Identify your key brand deliverables – those areas where you can truly make a difference. Now, you can begin to craft your brand promise – ensuring it is both interesting and differentiated. Your brand promise is the statement that you make to those you interact with. It identifies what they should expect in dealing with you.
This is where your unique combination of experience comes to bear. The importance of “soft” skills, for those on a leadership journey, can’t be rated highly enough, and the presence (or lack) of soft skills impacts, not only the productivity of an organisation, but its ability to innovate and remain competitive. Recent research undertaken for McDonalds UK, revealed that the estimated worth of soft skills to the UK economy is some £88 billion; a value which is set to increase in the next five years to £109 billion. Having employees who can demonstrate communication skills, team-working, time-management and initiative, is vital. And leaders with an appreciation for these and with high Emotional Intelligence (EQ) are imperative in dynamic economies.
Seeking / discovering a mentor? The need to reflect on perception.
The concept of engaging a mentor is increasingly de rigueur. In our experience, many leaders cite having had a mentor a major factor in their career success. A mentor should function as a tool to keep you on your career trajectory, and if you are actively seeking one, consider some of the following factors.
Firstly, when you choose a mentor, ensure that they will be “in your corner” and have a genuine interest in seeing you advance in your career. Mentors who do not have a personal interest in you are unlikely to go the distance with you. It is a relationship doomed to failure if forced.
Secondly, does your mentor understand your unique brand values? Does he/she really understand what drives you? Are they fit for purpose? Will they challenge you? Are they capable of standing back and giving you an honest assessment of where they think you are succeeding, but most importantly, where you are struggling? Crucially, do they have the experience and capability to suggest strategies for improvement in those areas?
The best mentors will not necessarily be chosen based on their position or career standing, but rather on their ability to guide and question you in a way that helps you develop. Ultimately, a mentor needs to be willing to help develop “Brand You”; to reflect on and appraise your brand performance and to offer suggestions for your brand improvement. It’s important to choose one wisely.
Communicating your brand, implementing your vision.
In developing good leadership skills, the ability to both clearly articulate and follow through on a vision is essential. However, understanding or acting on a vision does not necessarily imply being ‘visionary’!

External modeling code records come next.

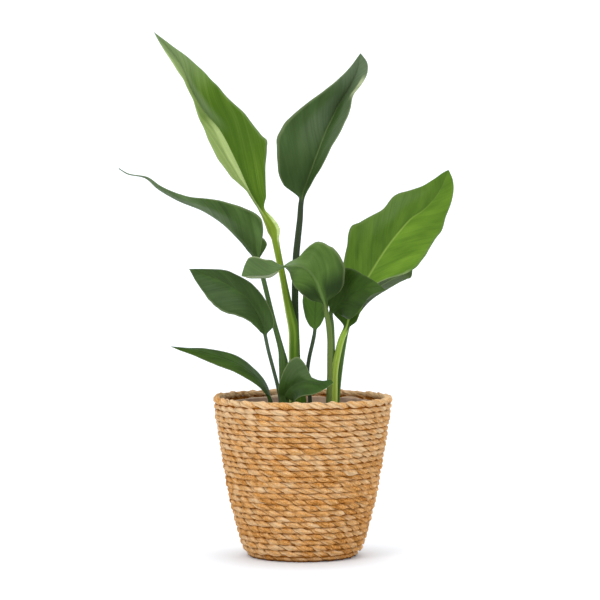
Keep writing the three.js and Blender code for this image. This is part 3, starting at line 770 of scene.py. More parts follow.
plainLook = {
    "deep": (0.20, 0.29, 0.13), "mid": (0.26, 0.37, 0.175), "light": (0.33, 0.45, 0.22),
    "farSide": (0.36, 0.45, 0.30), "shadow": (0.15, 0.22, 0.09), "bloom": (0.46, 0.52, 0.42),
    "pale": (0.80, 0.84, 0.66), "margin": (0.52, 0.57, 0.40), "marginStrength": 0.55,
    "rib": (0.42, 0.52, 0.27), "ribStrength": 0.7, "ribEnd": 1.0,
    "stemFoot": (0.29, 0.37, 0.22), "stemTop": (0.27, 0.34, 0.24), "stemFade": 1.0,
    "stemStreak": (0.40, 0.48, 0.34), "stemEdge": (0.72, 0.78, 0.42), "stemLitSide": -1.0, "stemLit": 0.0,
    "gloss": 0.40, "sheen": 0.08, "streaks": 0.19,
}


def leafMaterial(name, look):
    material, tree = newMaterial(name)
    look = {key: displayColour(*value) if isinstance(value, tuple) else value for key, value in look.items()}
    across, share, face = readMarks(tree, "leafPlace")
    vein, distance, seed = readMarks(tree, "leafFlow")
    rib, margin, stalk = readMarks(tree, "leafMarks")
    pale, deep, bloom = readMarks(tree, "leafPaint")

    streaks = grain(tree, vein, distance, seed, (230, 16), 3.0)
    broad = grain(tree, vein, distance, seed, (34, 30), 2.0)
    fine = grain(tree, vein, distance, seed, (1100, 40), 2.0)
    tone = reckon(tree, "MULTIPLY_ADD", streaks, look["streaks"], scaled(tree, broad, 0.50))
    tone = reckon(tree, "MULTIPLY_ADD", fine, 0.12, tone)
    middle = 0.31 + look["streaks"] / 2
    colour = colourRamp(tree, tone, (middle - 0.13, look["deep"]), (middle, look["mid"]),
                        (middle + 0.14, look["light"]))
    farSide = mixColours(tree, spread(tree, streaks, 0.3, 0.7), look["farSide"], look["mid"])
    colour = mixColours(tree, face, colour, farSide)

    ribEnd = spread(tree, share, look["ribEnd"] - 0.3, look["ribEnd"], 1.0, 0.2)
    ribFactor = reckon(tree, "MULTIPLY", spread(tree, rib, 0.12, 0.75, 0.0, look["ribStrength"]), ribEnd)
    colour = mixColours(tree, ribFactor, colour, look["rib"])

    lengthwise = grain(tree, across, vein, seed, (9, 9), 3.0)
    stem = colourRamp(tree, reckon(tree, "MULTIPLY_ADD", share, look["stemFade"], 1.0),
                      (0.0, look["stemFoot"]), (1.0, look["stemTop"]))
    stem = mixColours(tree, spread(tree, lengthwise, 0.35, 0.7, 0.0, 0.4), stem, look["stemStreak"])
    # painted highlight down the lit side of the stalk
    lit = spread(tree, scaled(tree, across, look["stemLitSide"]), 0.25, 0.8)
    stem = mixColours(tree, scaled(tree, lit, look["stemLit"]), stem, look["stemEdge"])
    colour = mixColours(tree, stalk, colour, stem)

    streaky = spread(tree, streaks, 0.25, 0.7, 0.55, 1.0)
    # painted shade: where the deep paint lies the leaf turns to its shadow colour
    colour = mixColours(tree, scaled(tree, deep, 0.9, clamp=True), colour, look["shadow"])
    # a waxy bloom with a painted sheen laid over it
    colour = mixColours(tree, scaled(tree, bloom, streaky, clamp=True), colour, look["bloom"])
    colour = mixColours(tree, scaled(tree, pale, streaky, clamp=True), colour, look["pale"])
    colour = mixColours(tree, scaled(tree, margin, look["marginStrength"]), colour, look["margin"])

    bumps = reckon(tree, "MULTIPLY_ADD", fine, 0.35, scaled(tree, streaks, 1.1))
    rough = spread(tree, streaks, 0.3, 0.7, look["gloss"] - 0.05, look["gloss"] + 0.08)
    rough = reckon(tree, "MULTIPLY_ADD", face, 0.12, rough)
    coat(tree, colour, rough, bumps, 0.55, 0.0007, {"Specular IOR Level": look["sheen"]})
    return material


def centreLine(points):  # a smooth path through the points, with the length along it
    ends = np.vstack([2 * points[0] - points[1], points, 2 * points[-1] - points[-2]])
    t = np.linspace(0, 1, leafBuild["lineSteps"], endpoint=False)[:, None]
    path = []
    for a, b, c, d in zip(ends[:-3], ends[1:-2], ends[2:-1], ends[3:]):
        ab, bc, cd = (math.sqrt(np.linalg.norm(q - p)) for p, q in ((a, b), (b, c), (c, d)))
        leaving = ((b - a) / ab - (c - a) / (ab + bc) + (c - b) / bc) * bc
        coming = ((c - b) / bc - (d - b) / (bc + cd) + (d - c) / cd) * bc
        path.append(b + leaving * t + (3 * (c - b) - 2 * leaving - coming) * t ** 2
                    + (2 * (b - c) + leaving + coming) * t ** 3)
    path = np.vstack(path + [points[-1:]])
    lengths = np.concatenate([[0], np.cumsum(np.linalg.norm(np.diff(path, axis=0), axis=1))])
    return path, lengths


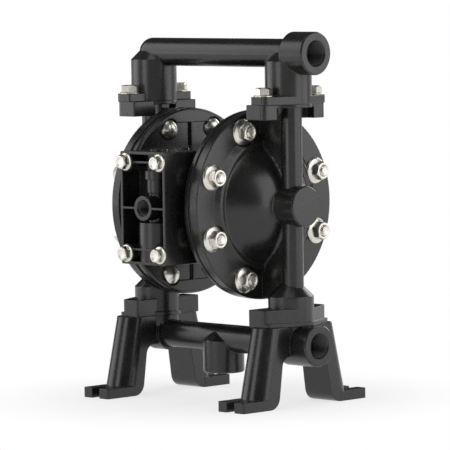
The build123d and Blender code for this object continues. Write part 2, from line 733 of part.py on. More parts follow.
def inlet_tube():
    """Inlet tube with a blind boss under its middle and an o-ring groove at each end."""
    half = COLLAR_X + SPIGOT - 2 * RUN
    body = rod_x(INLET_TUBE_R, -half, half, z=INLET_Z)
    body += lathe_z(
        (0, DRAIN_Z),
        (DRAIN_R - EDGE, DRAIN_Z),
        (DRAIN_R, DRAIN_Z + EDGE),
        (DRAIN_R, DRAIN_TOP_Z),
        (DRAIN_R - DRAIN_SHOULDER, DRAIN_TOP_Z + DRAIN_SHOULDER),
        (0, DRAIN_TOP_Z + DRAIN_SHOULDER),
    )
    body -= rod_x(TUBE_BORE_R, -half - OVER, half + OVER, z=INLET_Z)
    middle = COLLAR_X + SPIGOT / 2
    groove = rod_x(INLET_TUBE_R + OVER, middle - RING_GROOVE / 2, middle + RING_GROOVE / 2, z=INLET_Z)
    groove -= rod_x(INLET_TUBE_R - 2 * RING_R, 0, half, z=INLET_Z)
    return body - groove - other_side(groove)


def tube_ring():
    """O-ring on the right-hand end of the inlet tube."""
    ring = Rot(0, 90, 0) * Torus(INLET_TUBE_R - RING_R, RING_R - FIT)
    return Pos(COLLAR_X + SPIGOT / 2, 0, INLET_Z) * ring


def insert():
    """Threaded insert for one lower flange bolt, drawn under the parting plane."""
    top = BOTTOM_PLANE - INSERT_SUNK
    bore = rod_z(BOLT_R + RUN, top - INSERT_DEPTH - OVER, top + OVER)
    return rod_z(INSERT_R, top - INSERT_DEPTH, top) - bore


# ---------------------------------------------------------------- air section
def air_cap():
    """Right-hand air cap: the ring that clamps the diaphragm to the centre body."""
    body = rod_x(FLANGE_R - POCKET_PLAY, AIR_RIM_X, AIR_SEAT_X)
    body = fillet(body.edges().sort_by(Axis.X)[0], AIR_EDGE)
    recess = rod_x(AIR_RECESS_R, AIR_RIM_X - OVER, AIR_RECESS_X)
    recess &= block((0, AIR_SEAT_X), (-FLANGE_R, FLANGE_R), (-AIR_RECESS_Z, AIR_RECESS_Z))
    body -= recess
    for side in SIDES:
        ends = (side * (BODY_HALF_Z + POCKET_PLAY), side * (AIR_RECESS_Z + OVER))
        body += block((AIR_RIM_X + RUN, AIR_SEAT_X - OVER), (-AIR_RIB_HALF, AIR_RIB_HALF), ends)
    body -= rod_x(BOWL_R, AIR_RIM_X - OVER, AIR_SEAT_X + OVER)
    body -= lathe_x(
        (AIR_SEAT_X + OVER, 0),
        (AIR_SEAT_X + OVER, BEND_R + 4 * OVER),
        (AIR_SEAT_X, BEND_R + 4 * OVER),
        (AIR_SEAT_X - OVER, BEND_R - 3 * OVER),
        (AIR_SEAT_X - OVER, 0),
    )
    for y, z in cap_bolt_places():
        body -= rod_x(HOLE_R, AIR_RIM_X - OVER, AIR_SEAT_X + OVER, y, z)
        body -= rod_x(DOME_HEAD_R + HEAD_PLAY, AIR_RIM_X - OVER, AIR_RECESS_X, y, z)
    return body


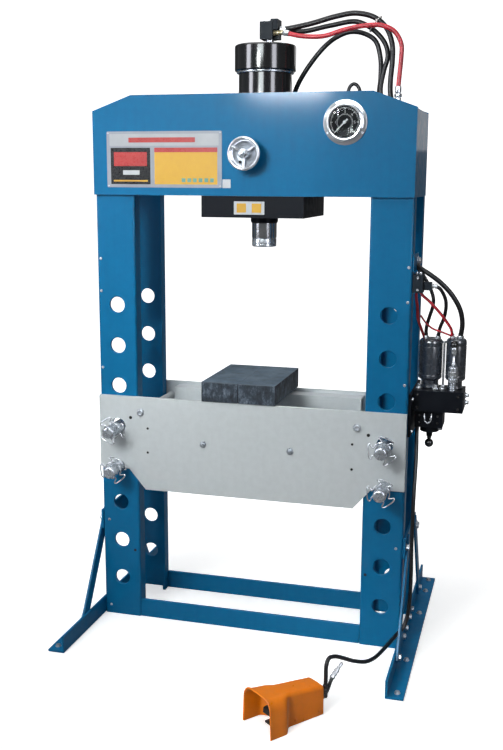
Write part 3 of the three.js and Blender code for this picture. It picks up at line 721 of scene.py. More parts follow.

Rather, the ability to lead effectively requires excellent communication skills as well as the ability to respond to peoples’ concerns in an honest, open and flexible manner. Reflecting on great leaders, what often sets them apart is their ability to communicate their vision in such a way that people are enthused, motivated, and can clearly identify their role in achieving it. Vision is therefore one of the most impressive and sought-after leadership attributes, and an ability to articulate it well is imperative.
Building an openness to innovation will help to inform a vision. If a vision seems very easily realised or is similar to where the company focus already is, then it’s not a vision! Innovation will need to be part and parcel of the vision and the organisation will need to be able and willing to adapt or fail, where necessary and in order to move forward. Equally critical is for failure to be viewed as a necessary component of progression.
For those leaders who are a leading through a corporate wide funnel where there are multiple stakeholders, areas competing for resources and many different agendas, it is important to decipher what is rational in the midst of chaos.
Developing your leadership path.
Another practical step in moving forward on your leadership path is to consider executive/career/life coaching. Ongoing self-reliance can be difficult. Choose a coach who can help you to stand back and objectively assess what’s going on, as well as your responses to it. Unlike your mentor, this person is likely to be previously unknown to you.
It can be difficult to honestly audit yourself, so always be willing to take feedback, and learn to take critical feedback in the round. Where you tend to reject it or disagree with feedback, ask yourself why? Remain open to constant learning and growth no matter where the lessons are coming from; the best leaders are those who constantly integrate learning into their professional development.
Always be aware of your soft skills and the need to constantly hone and develop them. Research has proven sometimes hard to pin-point skills, can make the difference between someone progressing to the top of an organisation or not.
As your experience and knowledge base develops, your ability to “do the job” is a given, but it is the soft skills that over time become more and more conducive to career success.
Frequently with our experience of executive search, the more senior the candidate, the more likely they are to be under scrutiny in these areas. The candidate has already demonstrated their competence to fulfil a role requirement.
Confidence, self-awareness, self-belief, curiosity, combined with a desire and willingness to lead and inspire are what will make the difference. These are the qualities that mark out our leaders. Ambitious leaders need to continuously assess and refine these early on their leadership journey.